What's something you wish you had more money to spend on? I would be spending more money on debt and saving more for the future. I am fairly comfortable in my everyday life, and while I buy consumer junk just like the rest of us, I don’t really have many “needs." At this transitional time of my life I would love to be able to rid myself of student loan debt, while at the same time actively saving for the future house/wife/kids scenario.

What's something you consistently spend money on even though you know you shouldn't? I would say that I consistently spend money on going out for food or drinks even when I know I should be more responsible and sit that gathering out. I’ve never gone so far as to not be able to take care of my responsibilities, but looking back at a $40+ restaurant tab, knowing I could have been okay for $10 to $15 always gives me pause. While in general I never regret my choices and have great times to show for it, it's definitely something that I think I could cut back on. If nothing else, it's a source of expendable income, and I could divert those funds into other things.
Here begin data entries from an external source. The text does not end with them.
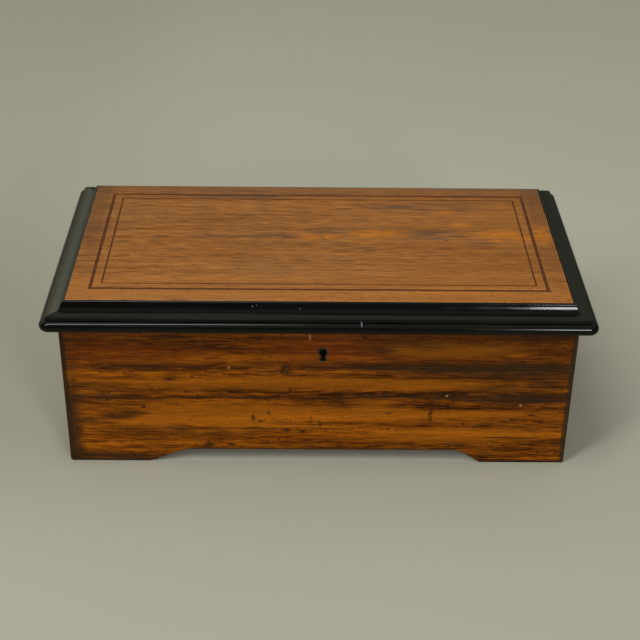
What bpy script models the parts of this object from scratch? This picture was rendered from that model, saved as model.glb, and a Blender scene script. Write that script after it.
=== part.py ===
"""Cylinder music box with a ratchet-lever winder, in a wooden case with a moulded lid.

Metres, +Z up. X runs along the front, Y from front to back, Z = 0 is the floor, and the
origin lies under the middle of the case. Every piece is one object; the pieces of a moving
body share an empty that stands on the body's joint axis.
"""
import math

import bmesh
import bpy
from mathutils import Matrix, Vector

# Clearances
FIT = 0.0003                    # between pieces that touch
RUN = 0.0003                    # round a turning shaft
SIDE_PLAY = 0.0005              # beside a lid or lever that swings
OVERRUN = 0.002                 # how far a cutter runs past the wall that it cuts
SHAFT_STAND = 0.001             # shaft end past its bearing

# Facets
SHAFT_SEGMENTS = 16
PIN_SEGMENTS = 12
DRUM_SEGMENTS = 32
SHARP_ANGLE = math.radians(35)

# Case
CASE_LENGTH = 0.400
CASE_DEPTH = 0.210
CASE_HEIGHT = 0.1262
BOARD = 0.009
BOTTOM_BOARD = 0.008
BOTTOM_RECESS = 0.0145          # underside of the bottom board above the floor
ARCH_HEIGHT = 0.0118
FOOT_LEFT = 0.0635              # flat of the front's left foot
FOOT_RIGHT = 0.0685
ARCH_RISE_LEFT = 0.036          # length of the curve from foot to arch
ARCH_RISE_RIGHT = 0.023
ARCH_BEND_LEFT = 0.45           # 0 leaves the foot in a soft curve, 1 in a sharp bend
ARCH_BEND_RIGHT = 0.95
FOOT_END = 0.030                # feet of the two ends
ARCH_RISE_END = 0.022
ARCH_BEND_END = 0.45
ARCH_STEPS = 8
FOOT_CORNER = 0.0022            # rounded outer corner of a foot

# Partitions and compartments
PARTITION = 0.006
PARTITION_DROP = 0.002          # top edge below the case's top edge
LEFT_BAY = 0.062                # the right bay is what the movement leaves

# Lid
LID_HEIGHT = 0.0211
PANEL_THICKNESS = 0.013
PANEL_INSET = 0.0060            # panel edge inside the case's outer face
MOULDING_WIDTH = 0.0189
LIP_RUN = 0.0004                # flat edge of the moulding beside the panel
SHOULDER_RADIUS = 0.0016        # rounded top of the steep face
STEEP_RUN = 0.0030              # outward run of the steep face
STEEP_DROP = 0.0052
STEEP_HOLLOW = 0.0002
BROAD_BULGE = 0.0003            # crown of the broad face below it
STEP_RUN = 0.0002               # small step between the broad face and the nose
STEP_DROP = 0.0027
NOSE_RADIUS = 0.0046
NOSE_RISE = 0.0015              # underside of the nose above the lid's underside
UNDER_BACK = 0.0033             # the lid's underside ends this far inside the nose's middle
NOSE_STEPS = 10
MITRE_GAP = 0.0002              # each moulding stops short of the diagonal
LID_CORNER = 0.0075             # rounding of the lid's vertical corners
LINE_DEPTH = 0.0004
OUTER_LINE = 0.0026
OUTER_LINE_SIDE = 0.0155        # panel edge to the line's outer edge
OUTER_LINE_FRONT = 0.0166
OUTER_LINE_BACK = 0.0149
INNER_LINE = 0.0013
LINE_STEP_SIDE = 0.0088         # outer line to inner line, outer edges
LINE_STEP_FRONT = 0.0088
LINE_STEP_BACK = 0.0085

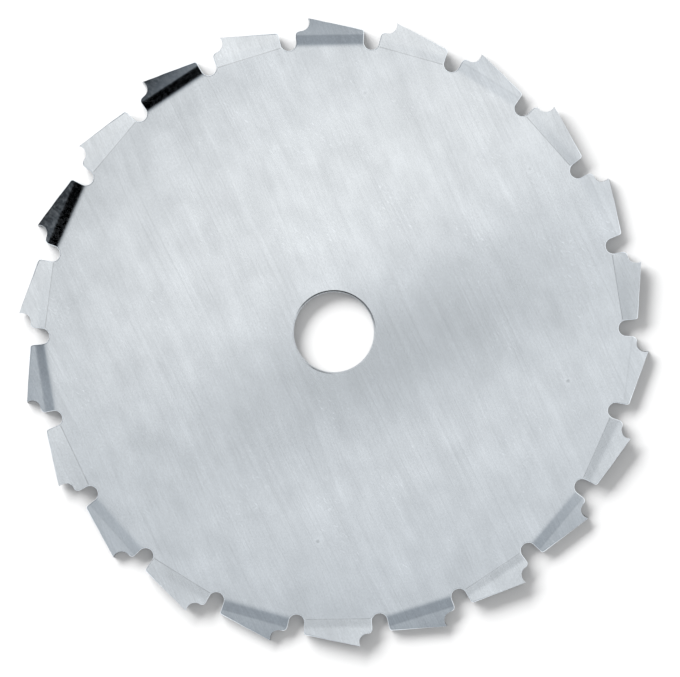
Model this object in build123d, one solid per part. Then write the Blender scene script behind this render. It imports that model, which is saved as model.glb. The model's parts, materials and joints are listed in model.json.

What's something you hate spending money on? I would have to say bills in general, but the most specific one would be car insurance. While I recently actually needed my insurance, it always seems like something that is so expensive with very little benefit. Even with the recent use of my insurance, it is still the most painful bill to pay. Other than that, I would say things that are unnecessary, like parking tickets, replacing something carelessly lost or broken, etc. Sometimes there is nothing more aggravating or ill-timed than something like this, and I don’t think anyone likes throwing more of their money away than they feel like they already do.